In the case of In re Willington, since this was two unrelated bankruptcy cases that were combined as one case in the Second Circuit Court of Appeals, there was a cause of action against the State of Connecticut which had filed a chapter... which for $64,000 for unpaid monies due and owing to the estate as a result of services performed by Willington, a debtor in possession in a Chapter 11 proceedings.

That case was voluntarily... it was voluntarily changed to a Chapter 7 proceedings by the debtor in possession.

And as Trustee, I brought a cause of action under 542(b), 11 U.S.C. 542(b) of the Bankruptcy Code seeking to recover from an entity that had received... received services, the payment of money from that entity to the trustee.

In the case of Zera, In re Zera, Mr. Zera was running a small lawn maintenance business and just a few days prior to his filing a bankruptcy proceedings, the state recovered $2,000 by means of a preferential transfer.

In that case I made demand upon the state to collect the preference payment.

Again, I was refused, and as Trustee I brought a cause of action in accordance with 11 U.S.C. 547(b) and 558.

Byron R. White:

Where did you bring it?

Martin W. Hoffman:

I brought both of these actions, Your Honor, in the Bankruptcy Court.

Byron R. White:

Before whom?

Martin W. Hoffman:

Before The Honorable Judge Krechevsky.

Byron R. White:

The bankruptcy judge?

Martin W. Hoffman:

The bankruptcy judge.

And in both of these cases, these suits were brought under the authority of 28 U.S.C. 1334(b) and 28 U.S.C. 157, which would allow the Bankruptcy Court as an adjunct of the District Court to hear both of these cases, Your Honor.

In both of these cases the court... the State of Connecticut filed a motion to dismiss which was denied by the Bank... raising a defense of sovereign immunity, and in both of these cases, the Court found... denied the state's motion.

The proceedings were appealed by the State of Connecticut in both cases to the District Court in Connecticut, which found against the Trustee.

I took an appeal to the Second Circuit of Appeals... Sixth... Second Circuit Court of Appeals... which sustained the District Court and basically... since this case is in conflict with a Seventh Circuit case, In Re: McVey, we are here today arguing these motions.

The clear language of 106 is basically the starting point, I believe, for the argument.

When Congress enacted the Bankruptcy Code in 1978 by means of a... passing the Bankruptcy Reform Act, what it basically did was overhaul, change, codify the Bankruptcy Act of 1898, which had been in existence up until that time.

The Bankruptcy... I mean the... Congress in 1965 basically started working on changing the Bankruptcy Act.

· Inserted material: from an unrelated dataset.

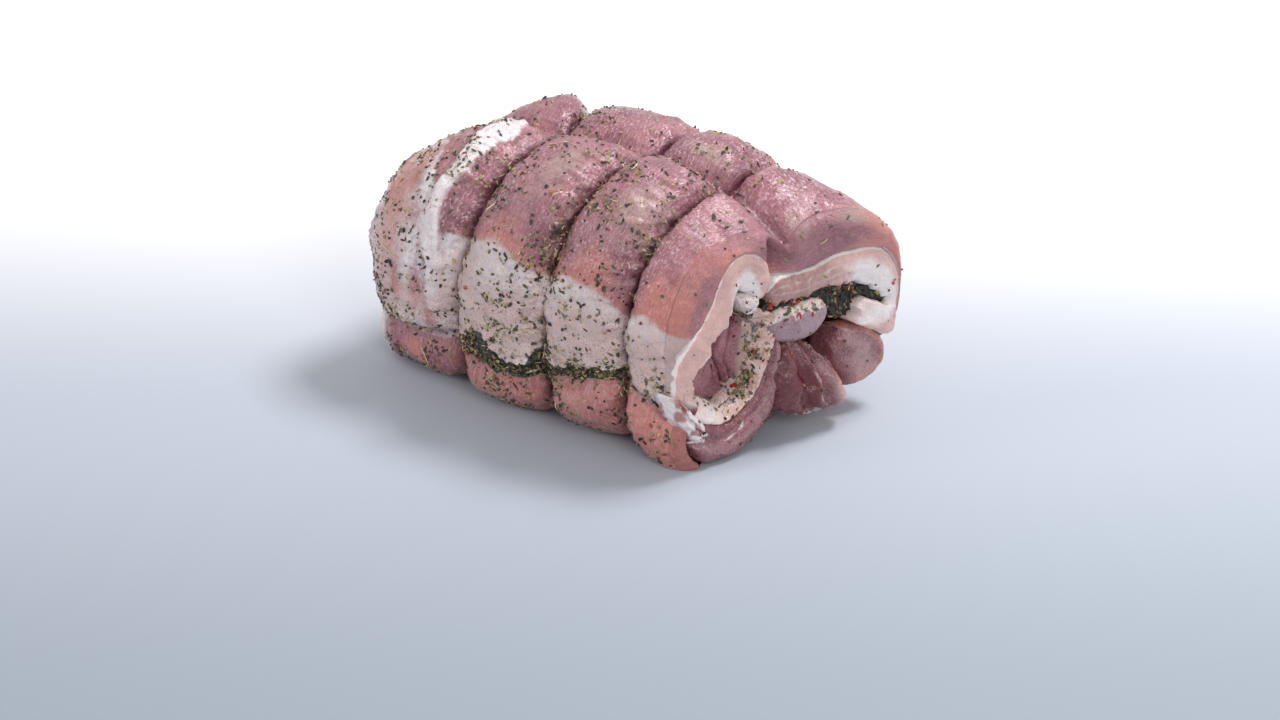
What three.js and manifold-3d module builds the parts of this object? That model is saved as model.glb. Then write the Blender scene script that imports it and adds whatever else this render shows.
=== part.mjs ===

It took them approximately... I mentioned 1968 because it took them approximately 10 years to enact the Bankruptcy Reform Act of 1978.

One of the sections that they dealt with was 106 of the Bankruptcy Code.

It seemed that they worked on 106 over a long period of time because at the beginning they were only dealing with 106(a) and (b).

That was a situation where they knew that... they had 106(a) and 106(b), and they came up with a conclusion that the state by filing a proof of claim in the Bankruptcy Court asking for something from the court, acknowledging the jurisdiction of the court by filing a proof of claim, therefore, they would waive their sovereign immunity claim, and they would give the court the jurisdiction to, in 106(a), utilize the... by means of a compulsory counterclaim the ability of a debtor or a trustee to recover retrospective monetary damages from the state.

That is, if the state filed a proof claim alleging there was $100 owed to it under a contract and the trustee under that same contract or debtor in possession or debtor had a claim for $1,000, that by means of a compulsory counterclaim the estate or the debtor would collect $900.

Byron R. White:

What about some claim against the state unrelated to their claim?